В церковную общину мы приходим уже искалеченными, с поражёнными душой и духом, нередко озлобленными на всех и вся. Мир в наших глазах — мир ненависти, мир злобы, мир жестокой борьбы за выживание. Эволюционное мировоззрение усиливает эту «естественную» противоестественную жестокость. Выживает сильнейший.

В этой тьме сияние Христа — это свет во тьме. Это тепло в морозной мгле. Это любовь! Прикасаясь к замороженной душе, любовь Христа согревает её до восторга. Раскрываются уста, жаждущие выплеснуть новые светлые чувства свободы, силы, благодарности, любви, веры и надежды.

Но здесь вступают в свою роль церковные старосты и прочие начальники. Нельзя!

Нельзя? Почему? — наивный младенец во Христе доверчиво обращается к мудрому наставнику пастору. Разве это грех? — спрашивает он, искренне не понимая, почему же нельзя? Да нет, не грех. Но если вам разрешим, тогда все начнут. И неважно, касается ли это новой песни, или необычной одежды, или новации в какой-либо житейской области. Нас не поймут, затаив дыхание, воздевает он очи к потолку. Он — в страхе.

Он в благоговейном страхе перед Богом. Но Бог далеко. Однако над самым высокопоставленным епископом есть ещё поставленный свыше суперепископ. И он не один. Здесь невидимо присутствует целый синедрион. Связанные коллективным страхом, они не позволят никаких отклонений от генеральной линии. И такой жесткий, негласный братский надзор парализует волю епископа, убивает инициативу. Такой контроль делает свободу преступлением.

Его не поймут единоверцы, которые скованы благочестивым страхом. Овцы, которых он призван пасти, всегда рядом. Они определяют его судьбу, они следят за каждым его словом, за каждым его действием, и, не дай Господь, сказать или сделать так, что это не понравится стаду. Изгонят. С позором. И если не отлучат, то это будет милость. Но духовного восстановления уже не видать. Самое ценное качество лидера в таких условиях — способность приспосабливаться. И он… приспосабливается.
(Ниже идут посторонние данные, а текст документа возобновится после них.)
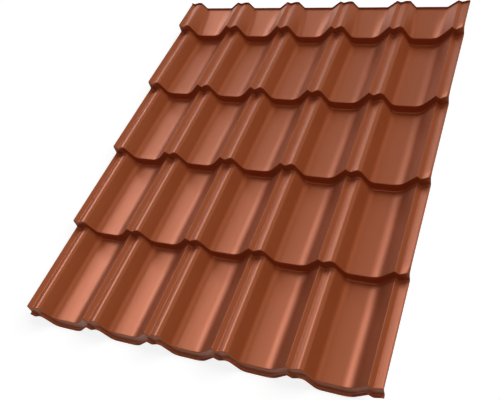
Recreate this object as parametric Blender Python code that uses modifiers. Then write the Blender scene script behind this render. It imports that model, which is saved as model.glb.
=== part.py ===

Он в страхе перед властью мира сего. Жизнь общины происходит под недрёманным оком светской власти. И над каждой общиной висит дамоклов меч государства, ищущего всякую возможность запретить, оштрафовать, лишить и, в конце концов, пустить по миру.

Страх висит густым туманом над святыми. Страх свят. Он исходит от Бога, Который, между прочим, есть любовь. Но любовь Бога — к грешникам, а вот к Своим детям Он строг. Без снисхождения. Ведь страх — начало мудрости. Страх — это главное содержание проповедей, о чем бы ни пытались говорить с кафедры и какой бы библейский сюжет не предлагался к рассмотрению.

Здесь страх освящён самим Богом. Здесь страх подкрепляется страшной опасностью потерять спасение. Страх перед начальством питается жуткой страшилкой — будешь отлучен. Здесь не может быть искренней дружбы, ведь может статься, откроется нечто предосудительное и тогда, о ужас, возмездие не замедлит.

Страх ошибиться убивает желание совершать служение. Ведь ошибка свидетельствует о некоем духовном поражении. Ошибка станет поводом к публичному обсуждению и осуждению. Так страх становится всепроникающим ядом, убивающим жизненную активность в самом зародыше.

Страх порождает бессмысленное и бессодержательное единомыслие. «Одобрямс», без аналитики, без критического осмысления. Как в известной песне: «А нам все равно, а нам все равно! Пусть боимся мы, любимую братву… дело есть у нас… мы волшебную косим трын-траву».

Отсюда — уныние. Отсутствие радости. И заплесневевшие кошельки. Холёные руки. И мозоли на языках.

Святой апостол Иоанн, апостол любви, говорит: «В любви нет страха, но совершенная любовь изгоняет страх, потому что в страхе есть мучение. Боящийся несовершен в любви» (1 Иоанна 4:18).

Таким образом, Слово показывает нам одну из целей служения при созидании святых. Борьба со страхом. Освобождение свободных. Спасение спасённых. Достижение любви, и познание любви и облачение в любовь.